2012/02/26

Ron Paul: The Goernment Intervention in our Economy Will Go Badly

Any number of pundits claim that we have now passed the worst of the recession. Green shoots of recovery are supposedly popping up all around the country, and the economy is expected to resume growing at an annual rate of 3% to 4%. Many of these are the same people who insisted that the economy would continue growing last year, even while it was clear that we were already in the beginning stages of a recession. A false recovery is under way. I am reminded of the outlook in 1930, when the experts were certain that the worst of the depression was over and that recovery was just around the corner. The economy and stock market seemed to be recovering, and there was optimism that the recession, like many of those before it, would be over in a year or less.

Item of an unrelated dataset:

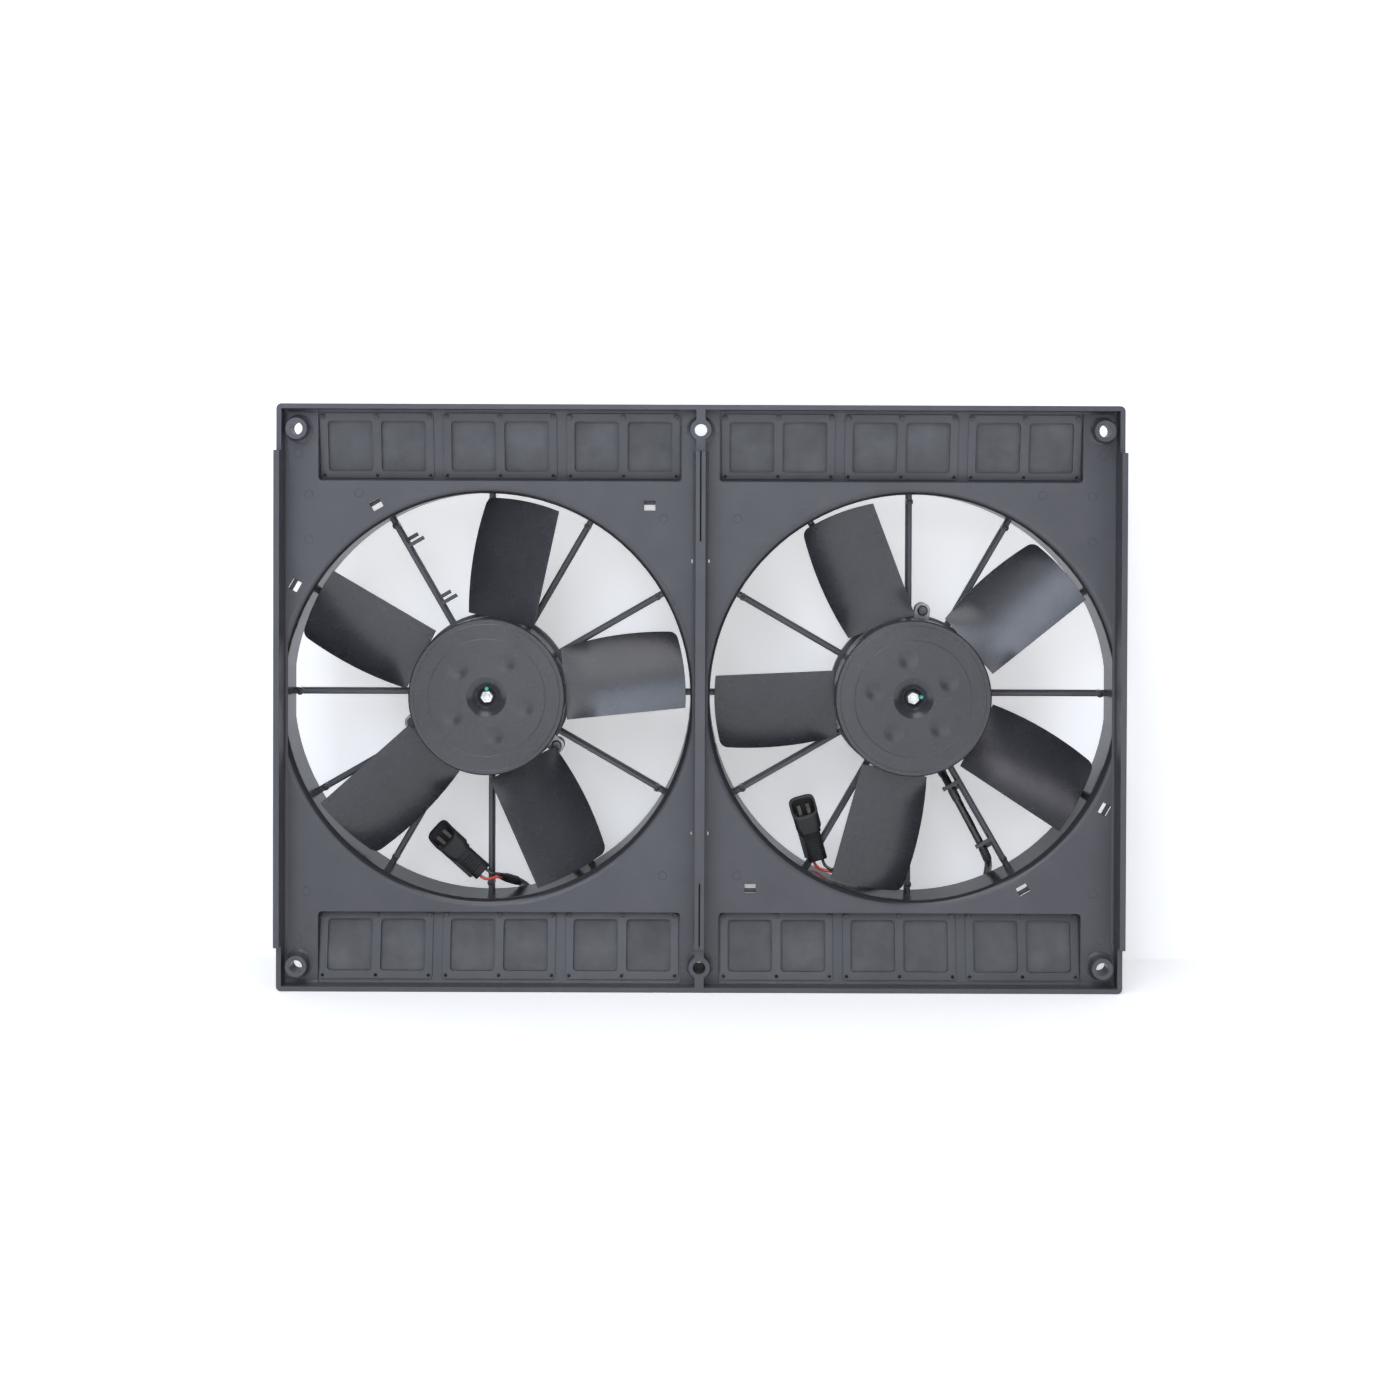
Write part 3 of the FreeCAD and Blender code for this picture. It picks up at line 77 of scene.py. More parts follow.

Instead, the interventionist policies of Hoover and Roosevelt caused the Depression to worsen, and the Dow Jones Industrial average did not recover to 1929 levels until 1954. I fear that our stimulus and bailout programs have already done too much to prevent the economy from recovering in a natural manner, and will result in yet another asset bubble. The only remaining option is to have the Fed create new money out of thin air. This is inflation. Higher prices lead to a devalued dollar and a lower standard of living for Americans. The Fed has already overseen a 95% loss in the dollar's purchasing power since 1913. If we do not stop this profligate spending soon, we risk hyperinflation and seeing a 95% devaluation every year.